- **Data segment**
--- START ---

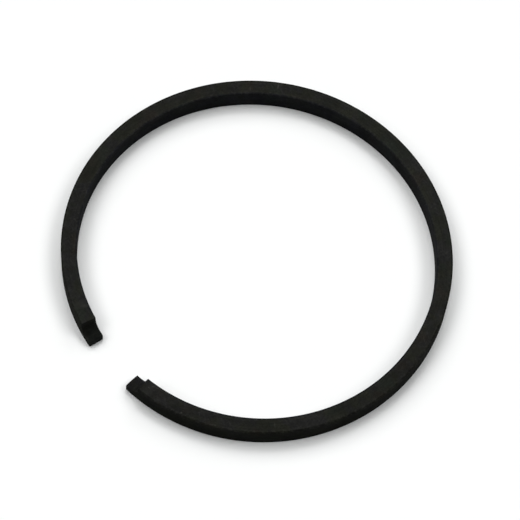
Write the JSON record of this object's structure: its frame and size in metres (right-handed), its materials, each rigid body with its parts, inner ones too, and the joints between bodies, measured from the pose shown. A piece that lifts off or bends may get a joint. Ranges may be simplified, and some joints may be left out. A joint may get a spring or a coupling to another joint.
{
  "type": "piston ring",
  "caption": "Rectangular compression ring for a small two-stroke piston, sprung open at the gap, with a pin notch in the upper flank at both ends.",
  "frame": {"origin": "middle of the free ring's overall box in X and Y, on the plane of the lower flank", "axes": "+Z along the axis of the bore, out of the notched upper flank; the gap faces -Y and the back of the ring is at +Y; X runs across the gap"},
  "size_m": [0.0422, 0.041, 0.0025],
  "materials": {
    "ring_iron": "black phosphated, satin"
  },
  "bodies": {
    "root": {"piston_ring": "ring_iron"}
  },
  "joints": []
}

--- END ---

- **Task**
From the data above, extract every line in its exact form.

- **Exercise result**
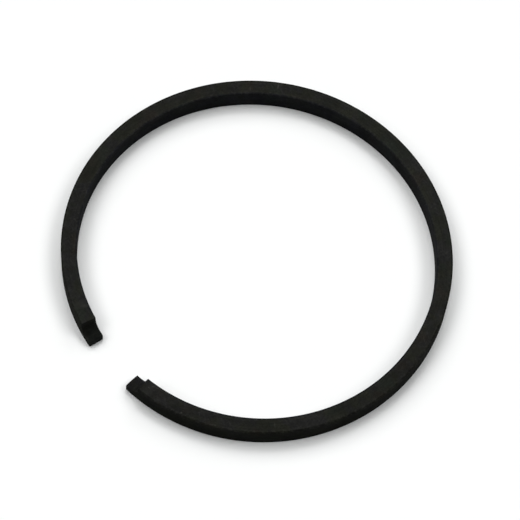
Write the JSON record of this object's structure: its frame and size in metres (right-handed), its materials, each rigid body with its parts, inner ones too, and the joints between bodies, measured from the pose shown. A piece that lifts off or bends may get a joint. Ranges may be simplified, and some joints may be left out. A joint may get a spring or a coupling to another joint.
{
  "type": "piston ring",
  "caption": "Rectangular compression ring for a small two-stroke piston, sprung open at the gap, with a pin notch in the upper flank at both ends.",
  "frame": {"origin": "middle of the free ring's overall box in X and Y, on the plane of the lower flank", "axes": "+Z along the axis of the bore, out of the notched upper flank; the gap faces -Y and the back of the ring is at +Y; X runs across the gap"},
  "size_m": [0.0422, 0.041, 0.0025],
  "materials": {
    "ring_iron": "black phosphated, satin"
  },
  "bodies": {
    "root": {"piston_ring": "ring_iron"}
  },
  "joints": []
}